Mayor Bloomberg’s policy of closing school is much the same as an ostrich sticking his head in the sand. It does not address the problem with the school, if there actually is one, but hopes by closing it the problem will go away. Closing schools abdicates the Department of Education’s responsibility to assist is curing problems. Weingarten and Mulgrew are suggesting going back to a time when troubled schools got resources and additional training and were able to cure what ailed them. The proposal should be applauded. Mayor Bloomberg you could learn something here.
Is the tide turning? The Editorial Board of the Philadelphia Inquirer is having second thoughts about the course of the state School Reform Commission’s expansion of charter schools. See there Editorial in today’s Inquirer:
Charter gamble is no sure bet
http://www.philly.com/philly/opinion/20120722_Charter_gamble_is_no_sure_bet.html
“there” should be “their” (I DO need an edit function) in the previous comment
The Philadelphia Inquirer is questioning the Philadelphia School Reform Commission’s expansion of corporate charters in eastern Pennsylvania. In western Pennsylvania the Pittsburgh Post-Gazette is doing the same:
Cyber excess: Taxpayers should not over-fund charter schools
http://tinyurl.com/bm3coaf
Do you really think that a person,who keeps his car air conditioned 24/7 on our tax dollars during a heat wave so that he does not have to be hot for the 3 minutes that it takes to cool it off, while special needs children with IEP’s and Doctor notes for air conditioned buses are being picked up in overcrowded mini buses that are not air conditioned during those same heat waves, really “CARES” one bit for our children!! He cannot be TAUGHT anything! His ego is what drives him, no matter what HE can never be WRONG!
Not only do I agree with what you said, Margaret, but admitting failure would result in what? Bloomberg would make Eve Moskowitz (sp.-?) close her schools & give back the money? K12Inc. would say, “We’re sorry we failed. We’re giving the public schools their money back.” No…”love means never having to say you’re sorry.”
Not love of children…love of the privatizers (your friends) and $$$$.
As Diane has said time & again–it is up to US to stop all of this.
Kudos to Leonie Haimson (sp. again-?) and everyone else who is working on it!
While the New York story played out differently because of the players. local and state politics the script for the wrong-headed school reformers is basically the same.

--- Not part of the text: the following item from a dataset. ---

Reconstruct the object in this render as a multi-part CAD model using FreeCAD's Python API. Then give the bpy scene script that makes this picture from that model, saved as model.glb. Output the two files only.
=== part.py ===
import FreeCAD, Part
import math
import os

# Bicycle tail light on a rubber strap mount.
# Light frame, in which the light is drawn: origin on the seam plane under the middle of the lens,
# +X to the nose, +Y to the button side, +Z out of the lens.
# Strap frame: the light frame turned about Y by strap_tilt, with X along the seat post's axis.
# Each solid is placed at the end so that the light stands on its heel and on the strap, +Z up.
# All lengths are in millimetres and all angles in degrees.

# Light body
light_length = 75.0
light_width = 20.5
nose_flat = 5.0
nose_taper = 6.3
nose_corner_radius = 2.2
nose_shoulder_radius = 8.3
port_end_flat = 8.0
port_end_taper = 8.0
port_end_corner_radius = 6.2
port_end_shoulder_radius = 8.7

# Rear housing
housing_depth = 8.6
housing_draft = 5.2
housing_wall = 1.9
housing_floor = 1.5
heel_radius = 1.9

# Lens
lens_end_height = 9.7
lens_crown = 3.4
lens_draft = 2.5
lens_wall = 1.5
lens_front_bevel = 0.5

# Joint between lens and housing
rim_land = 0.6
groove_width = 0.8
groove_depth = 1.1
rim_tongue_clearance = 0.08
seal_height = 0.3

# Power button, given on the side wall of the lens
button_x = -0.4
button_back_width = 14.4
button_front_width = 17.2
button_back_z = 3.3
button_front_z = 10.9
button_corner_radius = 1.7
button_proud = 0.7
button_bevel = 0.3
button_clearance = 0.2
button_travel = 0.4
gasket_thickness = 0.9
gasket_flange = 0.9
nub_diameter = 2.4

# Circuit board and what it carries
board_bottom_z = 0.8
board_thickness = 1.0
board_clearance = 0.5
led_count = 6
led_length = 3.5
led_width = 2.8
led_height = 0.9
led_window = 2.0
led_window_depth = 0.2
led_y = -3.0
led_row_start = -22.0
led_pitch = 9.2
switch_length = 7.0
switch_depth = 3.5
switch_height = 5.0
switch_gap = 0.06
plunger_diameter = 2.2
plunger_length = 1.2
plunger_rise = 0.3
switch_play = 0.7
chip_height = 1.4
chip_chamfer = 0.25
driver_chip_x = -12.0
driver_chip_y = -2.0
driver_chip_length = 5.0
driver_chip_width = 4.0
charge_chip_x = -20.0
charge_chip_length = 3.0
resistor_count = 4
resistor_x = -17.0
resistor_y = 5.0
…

In New Orleans post Hurricane Katrina we changed the criteria for failing schools thus declaring more than 100 public schools as failing and turned it over to the free market (charters). Just like New York the reforms created a failure, seven years later the New Orleans reformed school district ranked 69 out of 70 of all the school districts in the state taking mandated standardized tests last spring. Equally as disturbing, the high poverty schools in the reformed school district in New Orleans scored lower than the high poverty schools in several cities across Louisiana in 11 of 12 areas tested. The bottom line is that despite the billions of dollars from the federal government and foundations, firing of all those old bad teachers, no teacher union and no local elected school board the New Orleans reforms failed miserably.
But despite their failure, the Governor and the state department of education is taking its failed model to school districts across the state and have recently passed a ill fated voucher program that will take put more state funds in the private sector and fail more children.
Unbelievable but True!!!
The problem begins and ends with mayoral control. Why in the world is the AFT behind it? In reading all of Weingaten’s suggestions, I don’t see one item about teacher’s voices.
Mayoral control looked reasonable at its start, i.e. one person accountability. However it took Mayor Bloomberg to show what a disaster it could become. It should be repealed or reworked and the UFT/AFT should be leading the charge and not supporting the status quo.
Candance, you don’t see Weingarten against it, because she is for it. She is just as guilty of all that has happened in education as anyone, Duncan/Klein/Bloomberg/Obama/Rhee/Murdoch, you name it, she is just as responsible. She has been selling out public school teachers (the ones she claims to be a leader of) for the twenty years I have been in the NYC education system. And before anyone says anything, I know she has not been AFT president for the last 20 years, but between being Feldman’s right hand woman, and running the UFT, she has been selling teachers out for years.
FIRE DUNCAN! Hire Ravitch!
And she has worked with the Broad Foundation for ten years to promote their corporate agenda.
http://gothamschools.org/2009/03/11/eli-broad-describes-close-ties-to-klein-weingarten-duncan/
See the Broad 2009 Mission Statement. Do a search for “Randi Weingarten” in the document.